* Do this
Copy each line of the listing below exactly.

------ Source excerpt ------

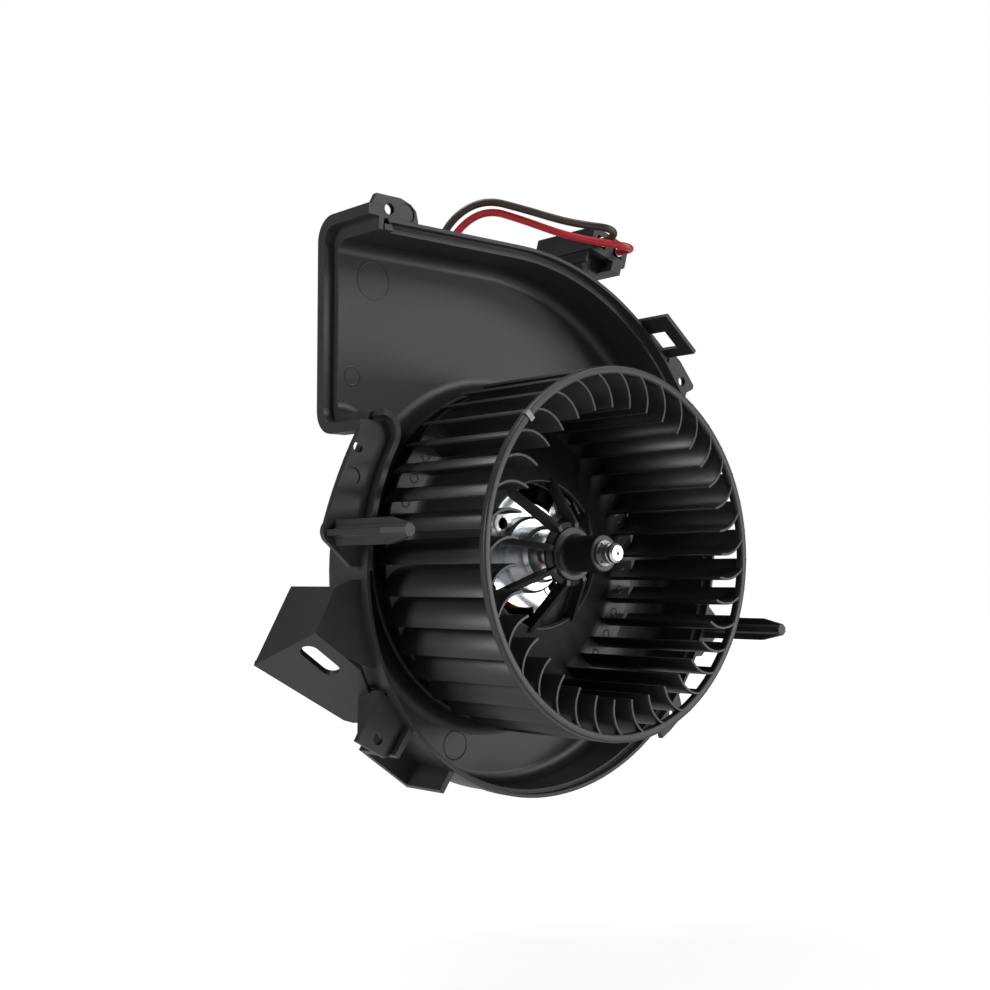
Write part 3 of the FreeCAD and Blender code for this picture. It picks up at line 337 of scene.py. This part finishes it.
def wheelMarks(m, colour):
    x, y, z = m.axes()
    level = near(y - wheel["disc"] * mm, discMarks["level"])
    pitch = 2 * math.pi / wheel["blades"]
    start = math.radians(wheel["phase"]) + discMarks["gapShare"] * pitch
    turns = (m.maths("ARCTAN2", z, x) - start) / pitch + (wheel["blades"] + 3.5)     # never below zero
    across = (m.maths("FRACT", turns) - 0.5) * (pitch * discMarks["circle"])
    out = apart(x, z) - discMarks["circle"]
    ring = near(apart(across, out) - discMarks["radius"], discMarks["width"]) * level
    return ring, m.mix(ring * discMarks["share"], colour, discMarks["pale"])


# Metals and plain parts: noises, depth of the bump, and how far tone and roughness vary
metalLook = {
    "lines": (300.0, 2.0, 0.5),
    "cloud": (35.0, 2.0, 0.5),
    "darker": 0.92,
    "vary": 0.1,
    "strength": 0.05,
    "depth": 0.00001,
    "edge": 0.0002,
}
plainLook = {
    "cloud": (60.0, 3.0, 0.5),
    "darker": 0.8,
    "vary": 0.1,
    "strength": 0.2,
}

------

* The answer
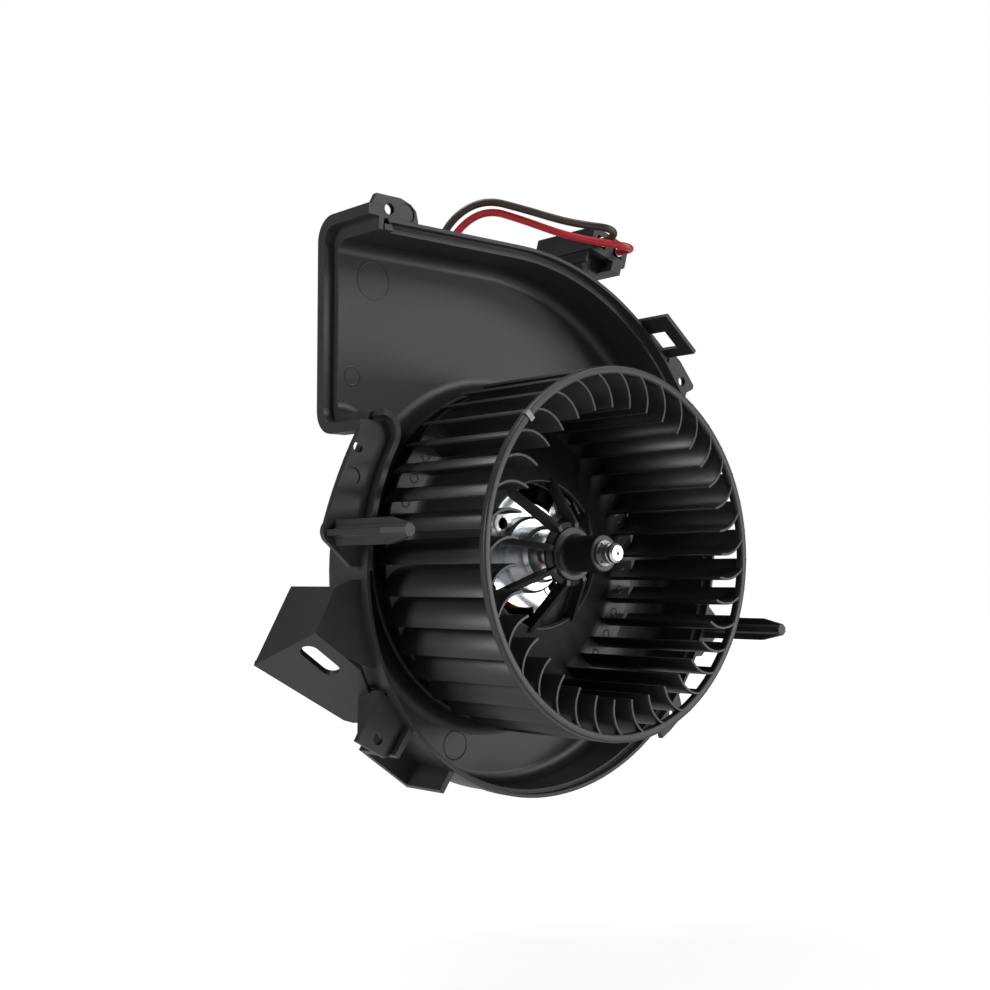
Write part 3 of the FreeCAD and Blender code for this picture. It picks up at line 337 of scene.py. This part finishes it.
def wheelMarks(m, colour):
    x, y, z = m.axes()
    level = near(y - wheel["disc"] * mm, discMarks["level"])
    pitch = 2 * math.pi / wheel["blades"]
    start = math.radians(wheel["phase"]) + discMarks["gapShare"] * pitch
    turns = (m.maths("ARCTAN2", z, x) - start) / pitch + (wheel["blades"] + 3.5)     # never below zero
    across = (m.maths("FRACT", turns) - 0.5) * (pitch * discMarks["circle"])
    out = apart(x, z) - discMarks["circle"]
    ring = near(apart(across, out) - discMarks["radius"], discMarks["width"]) * level
    return ring, m.mix(ring * discMarks["share"], colour, discMarks["pale"])


# Metals and plain parts: noises, depth of the bump, and how far tone and roughness vary
metalLook = {
    "lines": (300.0, 2.0, 0.5),
    "cloud": (35.0, 2.0, 0.5),
    "darker": 0.92,
    "vary": 0.1,
    "strength": 0.05,
    "depth": 0.00001,
    "edge": 0.0002,
}
plainLook = {
    "cloud": (60.0, 3.0, 0.5),
    "darker": 0.8,
    "vary": 0.1,
    "strength": 0.2,
}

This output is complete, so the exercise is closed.